#### Short task
Exactly the lines from the one that contains "for layer, (colour, lean, length)" to the one that contains "obj.parent = empty", both lines included, should be copied, and no others.

#### Exercise data
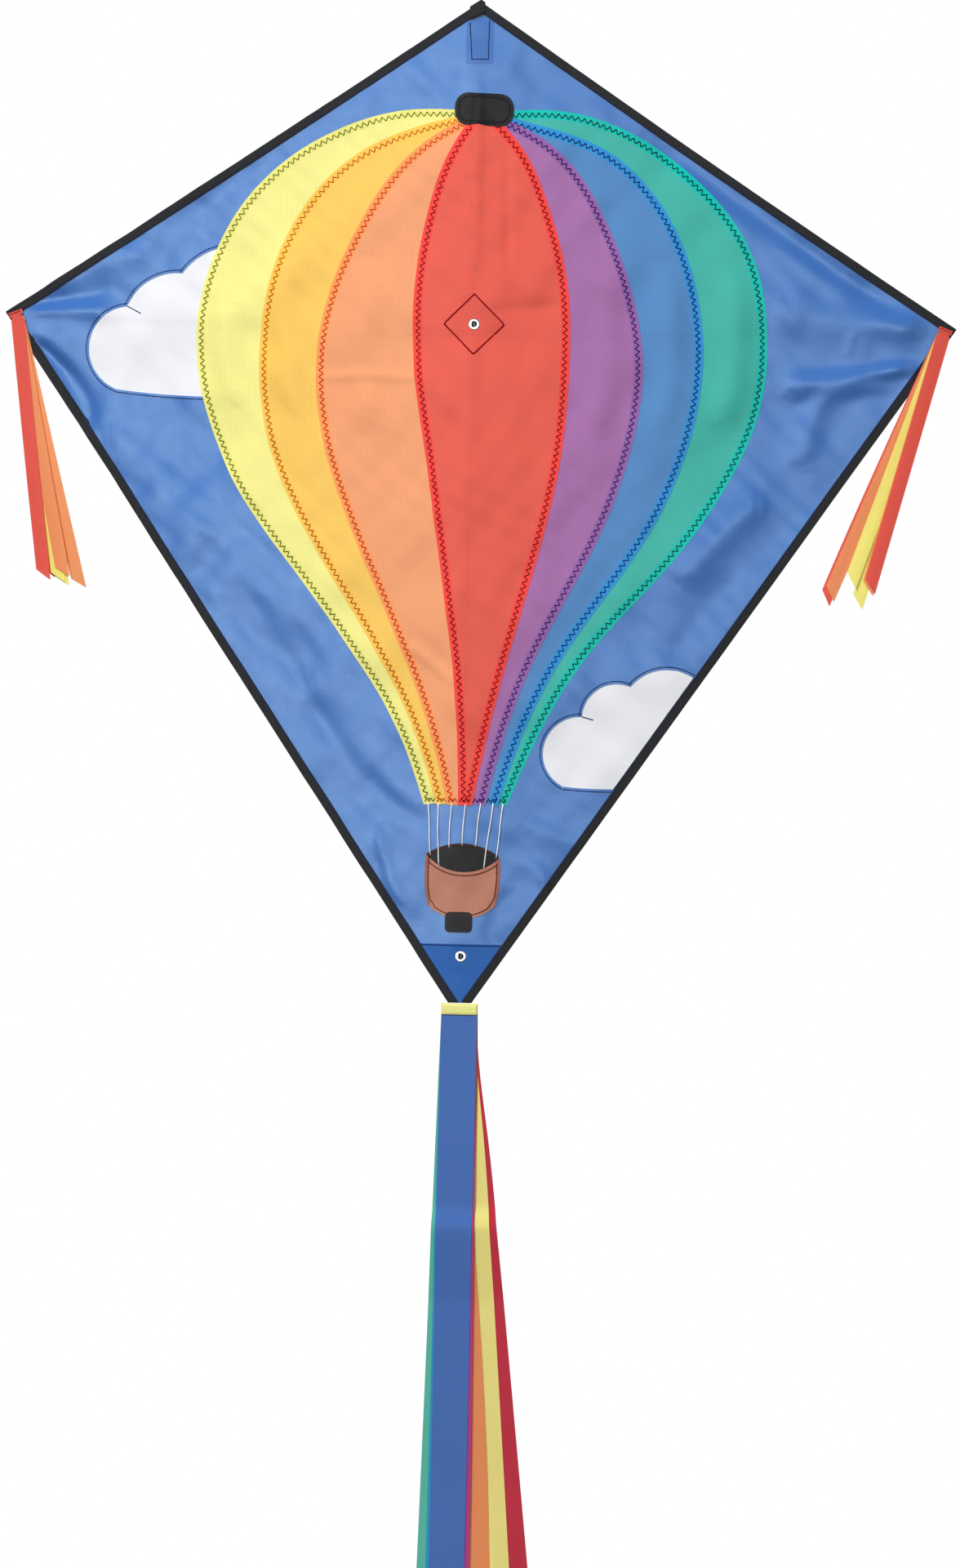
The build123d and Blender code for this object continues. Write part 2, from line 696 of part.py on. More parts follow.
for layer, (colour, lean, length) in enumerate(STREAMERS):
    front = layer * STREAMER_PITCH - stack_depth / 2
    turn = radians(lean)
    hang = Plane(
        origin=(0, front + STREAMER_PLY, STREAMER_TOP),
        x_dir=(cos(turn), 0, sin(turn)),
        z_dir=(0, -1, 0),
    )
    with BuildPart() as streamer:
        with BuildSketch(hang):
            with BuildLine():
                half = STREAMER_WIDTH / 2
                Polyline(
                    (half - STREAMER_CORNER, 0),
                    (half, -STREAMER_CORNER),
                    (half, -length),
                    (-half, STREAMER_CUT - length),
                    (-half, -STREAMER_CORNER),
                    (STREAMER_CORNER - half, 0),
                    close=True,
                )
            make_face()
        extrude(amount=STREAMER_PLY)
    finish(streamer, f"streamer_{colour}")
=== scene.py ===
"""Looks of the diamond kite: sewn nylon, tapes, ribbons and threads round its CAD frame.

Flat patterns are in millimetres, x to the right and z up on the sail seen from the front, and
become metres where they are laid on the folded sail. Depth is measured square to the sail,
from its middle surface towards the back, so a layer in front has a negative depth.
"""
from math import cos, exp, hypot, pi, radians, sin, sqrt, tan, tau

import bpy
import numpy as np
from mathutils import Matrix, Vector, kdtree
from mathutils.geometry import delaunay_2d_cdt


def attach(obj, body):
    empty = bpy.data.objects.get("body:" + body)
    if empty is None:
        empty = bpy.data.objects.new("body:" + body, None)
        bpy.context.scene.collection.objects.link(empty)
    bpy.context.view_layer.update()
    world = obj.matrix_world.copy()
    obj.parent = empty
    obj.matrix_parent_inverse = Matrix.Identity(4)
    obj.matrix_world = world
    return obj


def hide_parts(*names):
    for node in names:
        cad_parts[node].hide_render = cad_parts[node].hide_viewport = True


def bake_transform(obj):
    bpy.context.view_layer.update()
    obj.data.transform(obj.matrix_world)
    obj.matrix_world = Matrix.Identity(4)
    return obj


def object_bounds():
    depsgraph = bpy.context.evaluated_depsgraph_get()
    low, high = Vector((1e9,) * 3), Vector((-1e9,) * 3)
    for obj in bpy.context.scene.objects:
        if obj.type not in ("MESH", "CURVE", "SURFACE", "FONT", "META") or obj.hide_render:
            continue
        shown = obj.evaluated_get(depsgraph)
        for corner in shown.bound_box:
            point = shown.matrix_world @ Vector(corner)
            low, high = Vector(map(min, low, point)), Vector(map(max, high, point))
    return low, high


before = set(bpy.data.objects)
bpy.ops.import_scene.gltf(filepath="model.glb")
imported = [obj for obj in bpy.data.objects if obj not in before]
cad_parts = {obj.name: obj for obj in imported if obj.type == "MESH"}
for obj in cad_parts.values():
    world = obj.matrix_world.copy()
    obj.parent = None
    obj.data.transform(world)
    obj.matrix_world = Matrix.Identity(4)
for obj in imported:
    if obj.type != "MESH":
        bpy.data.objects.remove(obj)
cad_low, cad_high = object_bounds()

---

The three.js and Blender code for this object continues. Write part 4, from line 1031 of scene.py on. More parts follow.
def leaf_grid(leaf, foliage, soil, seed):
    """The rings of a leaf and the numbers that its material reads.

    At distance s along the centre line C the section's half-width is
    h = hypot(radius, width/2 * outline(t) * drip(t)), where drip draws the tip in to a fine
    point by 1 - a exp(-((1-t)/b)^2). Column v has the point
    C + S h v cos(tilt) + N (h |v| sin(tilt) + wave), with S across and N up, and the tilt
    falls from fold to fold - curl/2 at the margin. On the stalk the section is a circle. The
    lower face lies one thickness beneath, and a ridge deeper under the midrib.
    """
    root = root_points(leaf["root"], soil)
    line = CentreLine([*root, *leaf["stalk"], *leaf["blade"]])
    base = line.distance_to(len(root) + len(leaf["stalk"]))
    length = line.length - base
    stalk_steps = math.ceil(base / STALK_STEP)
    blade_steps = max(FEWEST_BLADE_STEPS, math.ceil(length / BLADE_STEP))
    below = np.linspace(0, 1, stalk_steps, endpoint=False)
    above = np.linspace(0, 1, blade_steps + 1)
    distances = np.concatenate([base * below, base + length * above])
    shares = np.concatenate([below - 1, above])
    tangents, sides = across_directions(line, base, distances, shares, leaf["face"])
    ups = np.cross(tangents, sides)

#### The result
for layer, (colour, lean, length) in enumerate(STREAMERS):
    front = layer * STREAMER_PITCH - stack_depth / 2
    turn = radians(lean)
    hang = Plane(
        origin=(0, front + STREAMER_PLY, STREAMER_TOP),
        x_dir=(cos(turn), 0, sin(turn)),
        z_dir=(0, -1, 0),
    )
    with BuildPart() as streamer:
        with BuildSketch(hang):
            with BuildLine():
                half = STREAMER_WIDTH / 2
                Polyline(
                    (half - STREAMER_CORNER, 0),
                    (half, -STREAMER_CORNER),
                    (half, -length),
                    (-half, STREAMER_CUT - length),
                    (-half, -STREAMER_CORNER),
                    (STREAMER_CORNER - half, 0),
                    close=True,
                )
            make_face()
        extrude(amount=STREAMER_PLY)
    finish(streamer, f"streamer_{colour}")
=== scene.py ===
"""Looks of the diamond kite: sewn nylon, tapes, ribbons and threads round its CAD frame.

Flat patterns are in millimetres, x to the right and z up on the sail seen from the front, and
become metres where they are laid on the folded sail. Depth is measured square to the sail,
from its middle surface towards the back, so a layer in front has a negative depth.
"""
from math import cos, exp, hypot, pi, radians, sin, sqrt, tan, tau

import bpy
import numpy as np
from mathutils import Matrix, Vector, kdtree
from mathutils.geometry import delaunay_2d_cdt


def attach(obj, body):
    empty = bpy.data.objects.get("body:" + body)
    if empty is None:
        empty = bpy.data.objects.new("body:" + body, None)
        bpy.context.scene.collection.objects.link(empty)
    bpy.context.view_layer.update()
    world = obj.matrix_world.copy()
    obj.parent = empty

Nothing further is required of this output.